Sunday, January 29, 2012

Killing the Muse in Music

Unless you're lactose intolerant, like me, you probably like ice cream. We may have flavors, chocolate chip or mocha swirl, we like more than others, and perhaps a few we're not enthused about, pistachio, I'm talking about you, but when asked we plead guilty to liking ice cream.

I'm the same way about music. I just like it-and I don't spend a lot of time labeling it though sometimes that does help, I suppose. I will admit I'm not a big fan of Rastafarian Country and Western and genres like crunk and death-metal don't do much for me (each sounds like a cat dropped in a blender, but I'm showing my age).

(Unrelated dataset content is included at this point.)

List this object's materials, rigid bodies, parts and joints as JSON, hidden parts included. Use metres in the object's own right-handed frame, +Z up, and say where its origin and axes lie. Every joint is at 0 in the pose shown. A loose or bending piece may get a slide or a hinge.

When I worked in broadcast radio I was always impressed by how many different idioms we could create to explain separate nuances of the same expression, all the different charts ranking song popularity in Billboard Magazine-while at the same time, the speaker in the car dashboard or sitting on the book shelf let the music flow.

Before any of us, okay, most of us, walked the earth, people figured out how to attract more ears to their respective radio stations, by playing music more, not fewer, people liked. This attracted audience, in turn, was delivered to advertisers who bought air time on those radio stations to sell us products. It stood to reason some of us would really like some of what we heard on the radio and would go to a brick and mortar shop to buy it to play at home (remember, this was a long time ago; if you're under thirty: think downloads but without a mouse or double clicking).

We had other people who would count how many of which songs sold, per week, per day, per hour in some cases, as if that meant anything and from all of that evolved the various charts, trend trackers, and other measurement devices that now allow us to do just about everything imaginable these days with music except enjoy it.

We have a variety of awards programs for different musics, though my genre, the 'dumb white guy with the bald spot, sliding his feet a little bit arrhythmical and humming off key' doesn't yet have a show (a boy can dream) but the Really Big Show is the Grammys (are the Grammys?) coming on 12 February. Maybe.

Starting this year the show will be streamlined as The National Academy of Recording Arts and Sciences (thank goodness pomposity isn't a crime, eh?) slimmed and trimmed the multitudinous plethora of categories to a not-quite-so-large number. Fewer categories means fewer winners, and less exposure (in theory) and fewer opportunities to slap stickers on CD's that say "Grammy Nominated." Oh, you just said, this is about commercial advantage. Yeah, actually it is.Oh, I forgot to mention-they did this pruning back in April of last year. Check the calendar and now practice your look of surprise.

The Reverend Jesse Jackson's olfactory sense has detected injustice and perhaps oppression and he's decided to weigh in on this whole abridgment of expression of individual rights. My gratitude knows no bounds . I keep praying, play on words, Kirk Franklin intercedes and persuades him to turn his time and talents to something more in need of Divine Intervention. Otherwise, how long before the folks from the other side of the ideological swamp show up and there's so much yellin' and screamin', we'll have lost sight of the music we wanted to honor in the first place.

It'll be a miracle, another play on words (I am so on a roll!), if we get to hear any music at all on the night of the awards over the politics and posturing. Music, like other forms of expression, can build bridges between dissimilar people and bring them closer together. Or it can used to build walls to keep them apart. One note  at a time.